The Disappearance of Jimmy Hoffa
The Usual Suspects
In January 1976 and February 1977 the government issued internal reports based on interviews with an informer who claimed to know the whole story of what happened to Jimmy Hoffa. The informer, Ralph Picardo, was serving a murder sentence at the time in Trenton State Prison in New Jersey's capital. Picardo had been a business agent for Local 84 in New Jersey and a driver for "Tony Pro" Provenzano. As reported in The Hoffa Wars by Dan E. Moldea, Picardo claimed that Hoffa had been invited to the Machus Red Fox restaurant by Detroit mobster Anthony Giacalone for a "sit-down" with Provenzano, so that the two men could iron out their differences. Chuckie O'Brien, whose alibi included spending time carving a large fish that day, picked up Hoffa at the restaurant and took him to a nearby house where O'Brien had been staying with friends. Teamster business agent Thomas Andretta, Salvatore Briguglio and his brother Gabriel were in the house, waiting to ambush Hoffa. A man named Frank Sheeran, who had been president of Local 326 in Delaware, was also in the house. Sheeran was a close associate of Pennsylvania mob boss Russell Bufalino and had driven Bufalino to Detroit that day. According to Picardo, the hit on Hoffa was ordered by Bufalino who gave the contract to Provenzano. Bufalino's cousin William, president of the Teamsters' jukebox local in Detroit, had had a serious falling out with Hoffa in 1967.

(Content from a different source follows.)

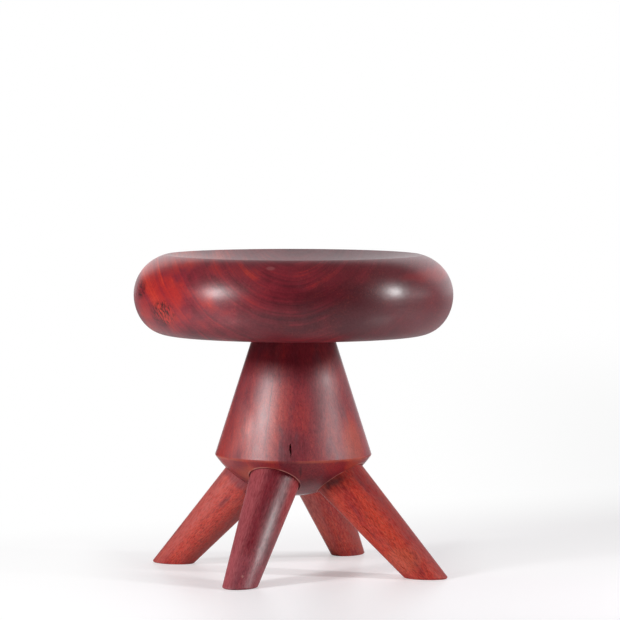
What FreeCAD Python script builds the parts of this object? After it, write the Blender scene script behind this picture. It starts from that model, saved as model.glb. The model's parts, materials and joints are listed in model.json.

Picardo did not say whether Russell Bufalino was actually present for Hoffa's execution, but it is curious that on a day when others involved in the conspiracy made sure that they were nowhere in the vicinity, Bufalino traveled from his base in Pittston, Pennsylvania, to be in the same city. Perhaps Bufalino wanted to make sure that the pesky Hoffa was taken care of once and for all. Or perhaps it was personal, and he wanted to witness the event himself. Bufalino's exact whereabouts on July 30, 1975, are unknown, but there is little doubt that Hoffa was murdered that day in that house.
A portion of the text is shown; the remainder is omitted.